Located in a privileged area surrounded by forests but still close to Guatemala city, the Casa Chinkara presents itself as a dual residence exploring the contrast between the natural and the man-made; between the primitive and the contemporary.
The house was imagined as a rock embedded in the landscape, an ethereal element that follows the order of the contour lines of the terrain. Inside it houses an art gallery that is an intimate space for contemplation; a container of experiences materialized in the various works of art that conform it. This rocky volume has been sculpted in such a way that it allows for light to come in through a skylight, and for the different interior spaces to flow right out into the natural landscape.
This stone volume acts as the heart of the building.

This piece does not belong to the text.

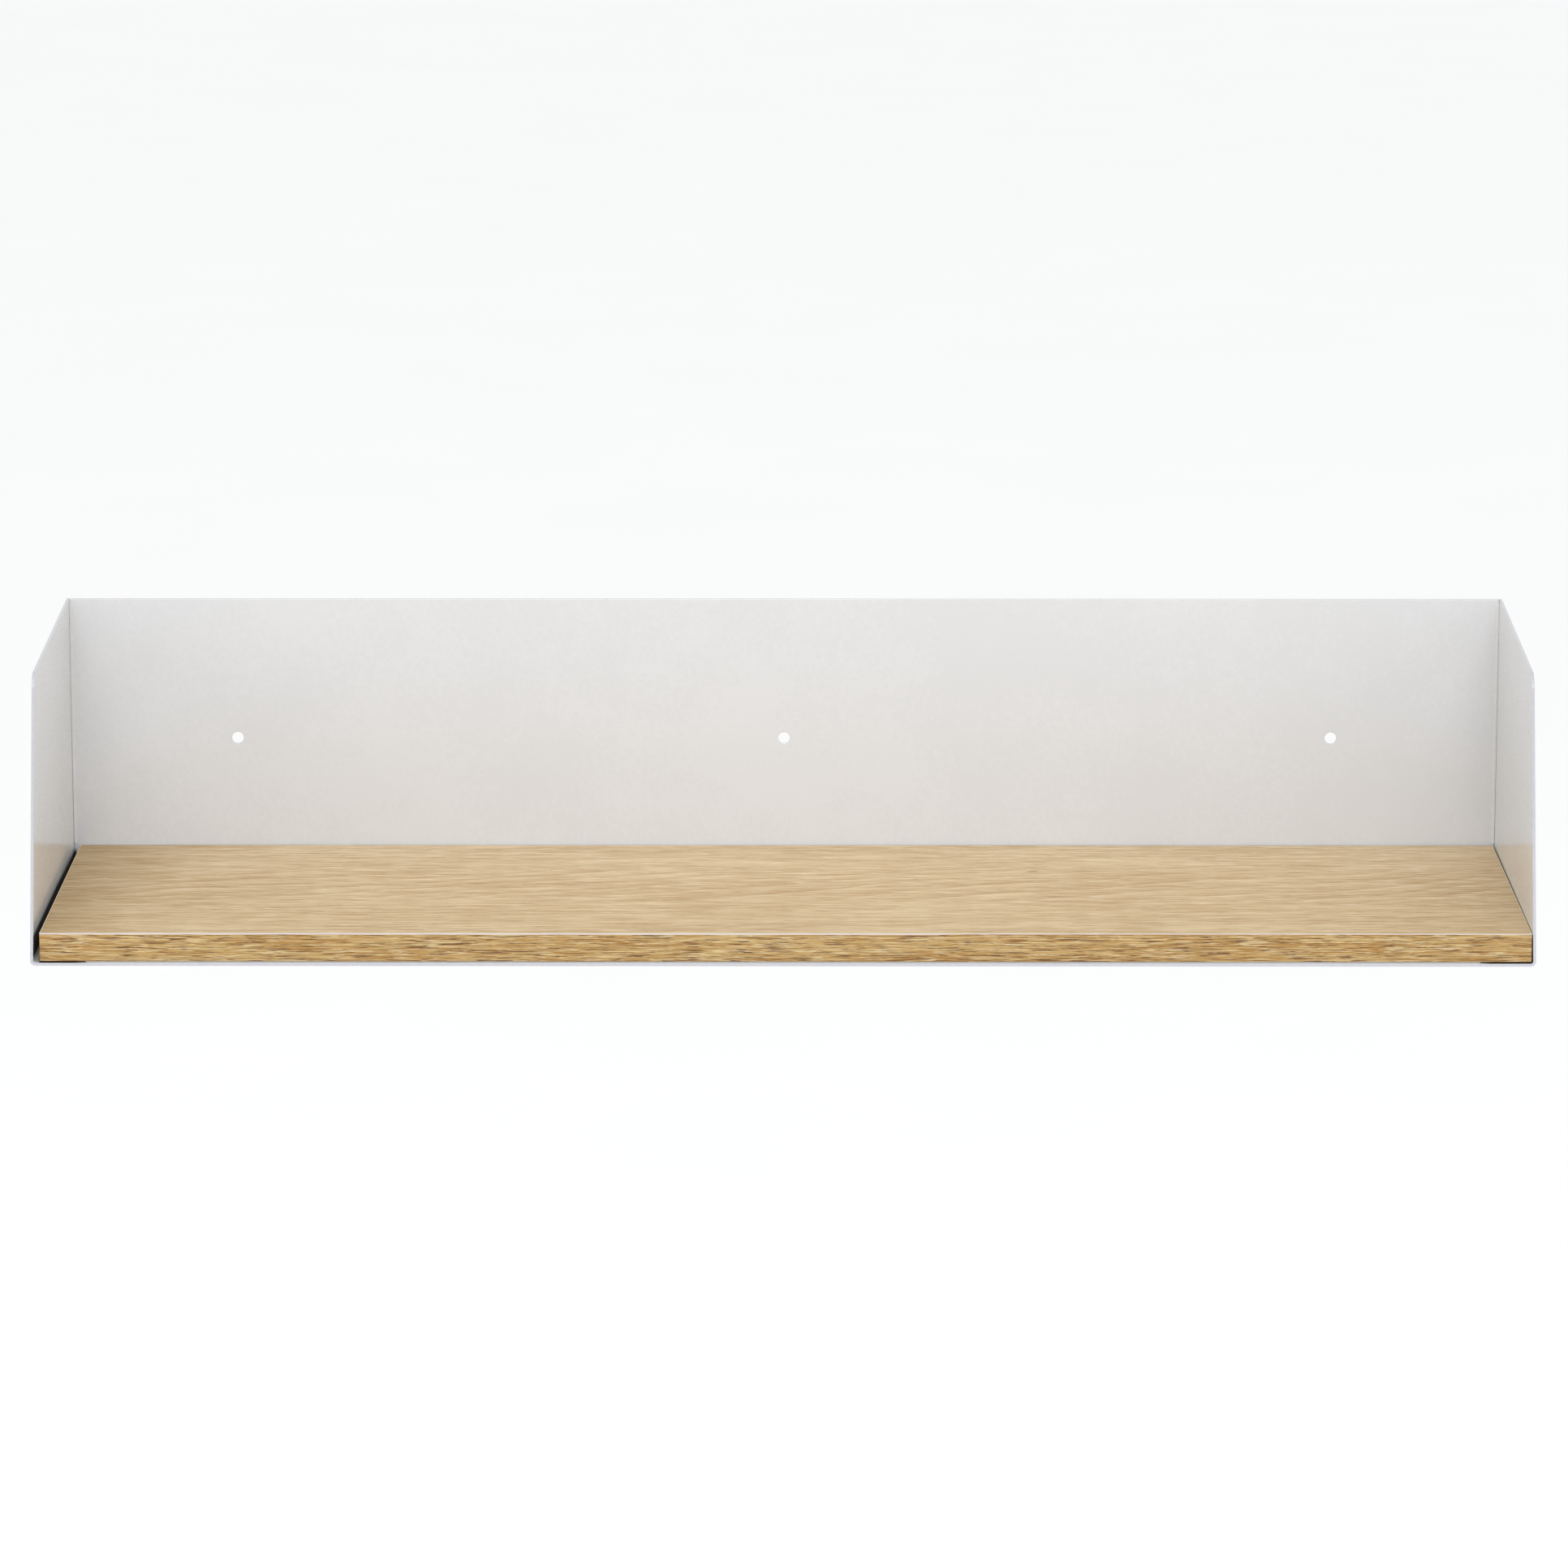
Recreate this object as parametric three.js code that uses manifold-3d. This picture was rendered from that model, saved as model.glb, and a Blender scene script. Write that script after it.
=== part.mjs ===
// Wall shelf: a tray of folded sheet steel with an oak-faced board lying in it.
// Millimetres. +X is to the right, +Y runs from the open front to the wall, +Z is up.
// The origin is the middle of the shelf's footprint, level with the underside of the floor.
import * as THREE from 'three';
import { mergeVertices } from 'three/addons/utils/BufferGeometryUtils.js';
import Module from 'manifold-3d';

// ---- Driving dimensions: steel tray ----
const shelfWidth = 800;
const shelfDepth = 220;
const shelfHeight = 158;
const sheetThickness = 1.7; // 1.5 mm steel with its powder coat on both faces
const innerBendRadius = 1.3;
const cheekCornerRadius = 8; // rounding of each cheek's free corner, top front
const cheekToeIn = 4.4; // how far that free corner leans inwards
const fitUpGap = 0.1; // play between the back panel and the strip it is welded to

// ---- Driving dimensions: wall screw holes ----
const screwHoleDiameter = 6.6;
const screwHoleCount = 3;
const screwHoleSpacing = 305.5;
const screwHoleDrop = 79; // from the top edge of the back down to the hole centres

// ---- Driving dimensions: welds ----
const cornerWeldLeg = 1.6;
const cornerWeldTopInset = 1.5;
const floorWeldLeg = 1.2;
const weldClearance = 0.05;

// ---- Driving dimensions: board ----
const boardThickness = 15.5;
const foilThickness = 0.4;
const edgeBandThickness = 0.5;
const edgeBandArris = 0.4;
const boardFrontSetback = 1;
const boardRearClearance = 0.8;
const boardLeftClearance = 3; // the board sits against the right-hand cheek
const boardRightClearance = 0.25;
const boardWeldClearance = 1; // height between the board's face and the corner welds

// ---- Driving dimensions: adhesive strips ----
const stripThickness = 0.6;
const stripWidth = 19;
const stripEndInset = 29.5; // from the outside of each cheek
const stripEdgeInset = 1; // from the front and rear faces of the board

// ---- Fineness of the facets ----
const arcSegments = 8;
const holeSegments = 40;
const cheekRows = 8;
const depthRows = 8;
const cutterMargin = 5;
const samePoint = 1e-4;

// ---- Places worked out from the dimensions ----
const frontY = -shelfDepth / 2;
const wallY = shelfDepth / 2;
const innerHalfWidth = shelfWidth / 2 - sheetThickness;
const backFrontY = wallY - sheetThickness;
const boardBottomZ = sheetThickness + stripThickness;
const boardTopZ = boardBottomZ + boardThickness;
const boardFrontY = frontY + boardFrontSetback;
const boardRearY = backFrontY - boardRearClearance;
const boardLeftX = -innerHalfWidth + toeInAt(boardFrontY, boardTopZ) + boardLeftClearance;
const boardRightX = innerHalfWidth - toeInAt(boardFrontY, boardTopZ) - boardRightClearance;

// ---- Finishes ----
const powderCoat = { color: 0xdad9d6, roughness: 0.5, metalness: 0 };
const coatedWeld = { color: 0xd2d1ce, roughness: 0.6, metalness: 0 };
const oakFace = { color: 0xcdb287, roughness: 0.5, metalness: 0 };
const oakEdging = { color: 0xc2a573, roughness: 0.55, metalness: 0 };
const particleBoard = { color: 0xb59a72, roughness: 0.9, metalness: 0 };
const foamTape = { color: 0xe4e4e6, roughness: 0.8, metalness: 0 };

const wasm = await Module();
wasm.setup();

// How far a point of a cheek leans inwards: most at the top of the open front,
// nothing along the floor or where the cheek is welded to the back.
function toeInAt(y, z) {
  const depthShare = (wallY - y) / shelfDepth;
  const heightShare = z / shelfHeight;
  return cheekToeIn * depthShare * heightShare;
}

function toSolid(geometry) {
  const bare = geometry.clone();
  bare.deleteAttribute('normal');
  bare.deleteAttribute('uv');
  const merged = mergeVertices(bare, samePoint);
  return new wasm.Manifold(new wasm.Mesh({
    numProp: 3,
    vertProperties: new Float32Array(merged.attributes.position.array),
    triVerts: new Uint32Array(merged.index.array),
  }));
}

function toGeometry(solid) {
  const mesh = solid.getMesh();
  const geometry = new THREE.BufferGeometry();
  geometry.setAttribute('position', new THREE.BufferAttribute(mesh.vertProperties, 3));
  geometry.setIndex(new THREE.BufferAttribute(mesh.triVerts, 1));
  geometry.computeVertexNormals();
  return geometry;
}

// An outline's points with arcs as short chords, leaving out a point that repeats the one before it.
function distinctPoints(points) {
  return points.filter((point, i) => {
    const before = points[(i + points.length - 1) % points.length];
    return point.distanceTo(before) > samePoint;
  });
}

function extrude(shape, length, steps = 1) {
  const outline = new THREE.Shape(distinctPoints(shape.getPoints(arcSegments)));
  return new THREE.ExtrudeGeometry(outline, { depth: length, steps, bevelEnabled: false });
}

// Extrudes an outline drawn in X and Z along the depth, from fromY to toY.
function extrudeAlongY(shape, fromY, toY, steps = 1) {
  const geometry = extrude(shape, toY - fromY, steps);
  geometry.rotateX(Math.PI / 2);
  geometry.translate(0, toY, 0);
  return geometry;
}

// Extrudes an outline drawn in Y and Z along the width, from fromX to toX.
function extrudeAlongX(shape, fromX, toX) {
  const geometry = extrude(shape, toX - fromX);
  geometry.rotateX(Math.PI / 2);
  geometry.rotateZ(Math.PI / 2);
  geometry.translate(fromX, 0, 0);
  return geometry;
}

function boxBetween(low, high) {
  const size = high.map((value, i) => value - low[i]);
  const centre = high.map((value, i) => (value + low[i]) / 2);
  return new THREE.BoxGeometry(...size).translate(...centre);
}

function makePart(name, geometry, finish) {
  const mesh = new THREE.Mesh(geometry, new THREE.MeshStandardMaterial(finish));
  mesh.name = name;
  return mesh;
}

// ---- Steel tray ----

// Cross-section of the bent strip: up the left cheek, across the floor, up the right cheek.
function trayOutline() {
  const outerHalf = shelfWidth / 2;
  const outerBendRadius = innerBendRadius + sheetThickness;
  const bendX = outerHalf - outerBendRadius;
  const bendZ = outerBendRadius;
  const rise = (shelfHeight - bendZ) / cheekRows;
  const shape = new THREE.Shape();
  shape.moveTo(-outerHalf, shelfHeight);
  for (let row = cheekRows - 1; row >= 0; row -= 1) {
    shape.lineTo(-outerHalf, bendZ + row * rise);
  }
  shape.absarc(-bendX, bendZ, outerBendRadius, Math.PI, 1.5 * Math.PI, false);
  shape.lineTo(bendX, 0);
  shape.absarc(bendX, bendZ, outerBendRadius, 1.5 * Math.PI, 2 * Math.PI, false);
  for (let row = 1; row <= cheekRows; row += 1) {
    shape.lineTo(outerHalf, bendZ + row * rise);
  }
  for (let row = cheekRows; row >= 0; row -= 1) {
    shape.lineTo(innerHalfWidth, bendZ + row * rise);
  }
  shape.absarc(bendX, bendZ, innerBendRadius, 0, -0.5 * Math.PI, true);
  shape.lineTo(-bendX, sheetThickness);
  shape.absarc(-bendX, bendZ, innerBendRadius, -0.5 * Math.PI, -Math.PI, true);
  for (let row = 1; row <= cheekRows; row += 1) {
    shape.lineTo(-innerHalfWidth, bendZ + row * rise);
  }
  return shape;
}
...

Different rooms adhere, penetrate or are superimposed around the stone volume with each room contained inside different white volumes wrapped in ACM, an artificial material. ACM is counterpoised to the rock, symbolizing the intervention of man in the natural landscape of the project. As a result, the residence reads as a harmonious composition between terrain, rock, and man.
Even though the house could be read as a massive composition of volumes, from the inside each one of the rooms maintains a residential scale both intimate and human. The warmth of the wooden floors, the unpolished stone, the height of the spaces, and the ornamentation of all of these reinforces the idea of a good life, constantly inviting the residents to enjoy a sense of contemplation and intimacy.
The experience of the house towards the landscape creates a contrast to this introverted notion of the project. Except for the art gallery, each one of the rooms in the house is contained in a defined volume that opens towards the exterior integrating the richness of the natural life with the experiences contained inside the house. Huge glass windows with bright red frames are embedded into the volumes that make up the building denoting the intention of framing the landscape from the inside.
From the outside the house reads as a group of window displays that expose the interior spaces that compose it, along with the day to day experiences of its inhabitants. From the inside all of the activities of the residents are adorned by an exterior natural background conformed by different species of trees, animals, and sounds.
In conclusion, Casa Chinkara is more than a residence, it is an intermediary between the natural and the artificial; between the intimate and the external; between the massive and the impressive and the residential and familiar.